#### Dataset section ####

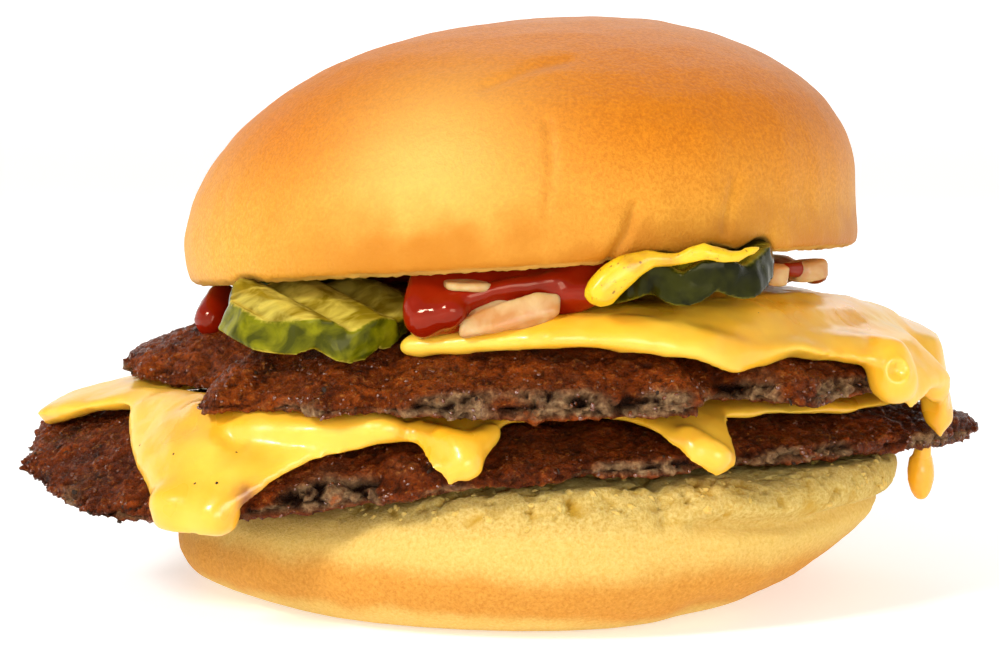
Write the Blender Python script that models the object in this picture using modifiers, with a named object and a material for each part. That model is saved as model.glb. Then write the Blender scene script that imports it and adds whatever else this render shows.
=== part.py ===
"""Double cheeseburger: a soft bun cut in two, with two ragged smashed patties, a melted cheese slice
on each, crinkle-cut pickle chips, raw onion, ketchup and mustard between its halves.

Lengths are in metres and +Z is up. The front of the burger faces -Y and its left side is -X. The origin
is on the flat underside of the heel, on the table, below the middle of the patties.
Each layer is a turned form bent by formulas: its reach and its edge height are stated at equal steps
round the burger, from +X towards +Y, and are smoothed in between. A layer is then cut to fit its
neighbours with a small gap, as soft food settles on what is below it.
"""

import bisect
import math

import bmesh
import bpy
from mathutils import Euler, Matrix, Vector, noise
from mathutils.bvhtree import BVHTree

FULL_TURN = 2 * math.pi


def mm(*values):
    """Millimetres as metres: one value, or a tuple of them."""
    metres = tuple(value / 1000 for value in values)
    return metres[0] if len(metres) == 1 else metres


# Air between two pieces that touch.
GAP = mm(0.35)

# Bun: the crown sits tilted on the fillings, right side and front up.
CROWN_CENTRE = mm(3.5, 0, 45.5)
CROWN_RADIUS = mm(48.5)
CROWN_HEIGHT = mm(35.4)
CROWN_LEAN = 0.18
CROWN_TURN = (-4.2, -3.5, 0)
CROWN_ROUNDNESS = 2.12
CROWN_WIDEST = mm(7)
CROWN_CUT_RADIUS = mm(48.3)
CROWN_HOLLOW = mm(2.4)
HEEL_CENTRE_X = mm(5)
HEEL_RADIUS = mm(52)
HEEL_DEPTH_SHARE = 0.92
HEEL_FLAT_RADIUS = mm(39)
HEEL_WIDEST = mm(10)
HEEL_RIM = mm(20.5)
HEEL_MIDDLE = mm(22)
HEEL_LEFT_SQUASH = 0.2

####

#### What you are asked to do
From the first line above through the line that contains "import math", quote each line exactly. Output nothing more.

#### Output for this exercise
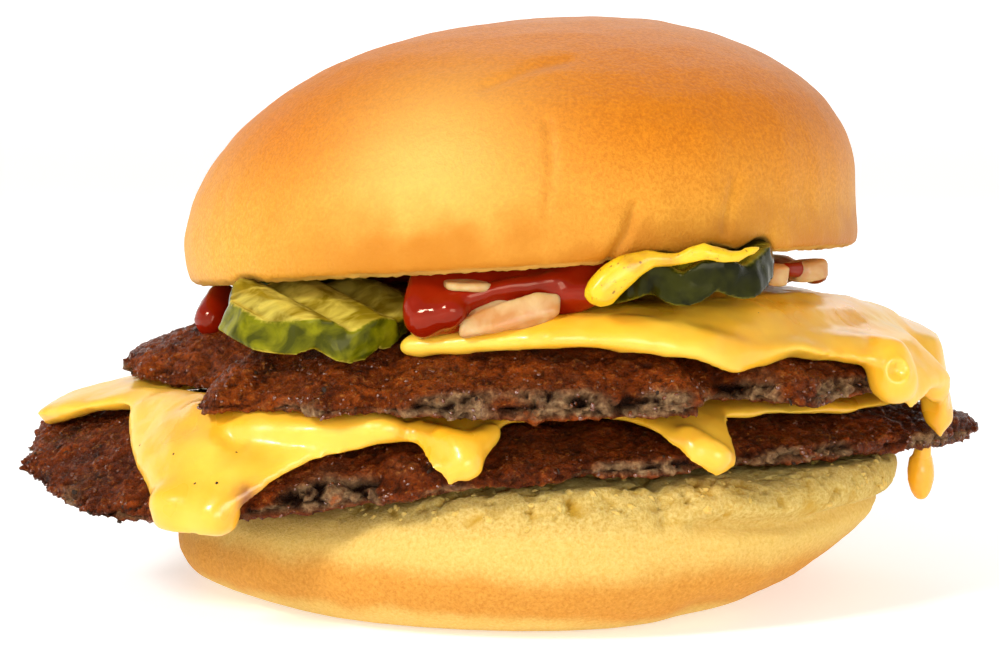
Write the Blender Python script that models the object in this picture using modifiers, with a named object and a material for each part. That model is saved as model.glb. Then write the Blender scene script that imports it and adds whatever else this render shows.
=== part.py ===
"""Double cheeseburger: a soft bun cut in two, with two ragged smashed patties, a melted cheese slice
on each, crinkle-cut pickle chips, raw onion, ketchup and mustard between its halves.

Lengths are in metres and +Z is up. The front of the burger faces -Y and its left side is -X. The origin
is on the flat underside of the heel, on the table, below the middle of the patties.
Each layer is a turned form bent by formulas: its reach and its edge height are stated at equal steps
round the burger, from +X towards +Y, and are smoothed in between. A layer is then cut to fit its
neighbours with a small gap, as soft food settles on what is below it.
"""

import bisect
import math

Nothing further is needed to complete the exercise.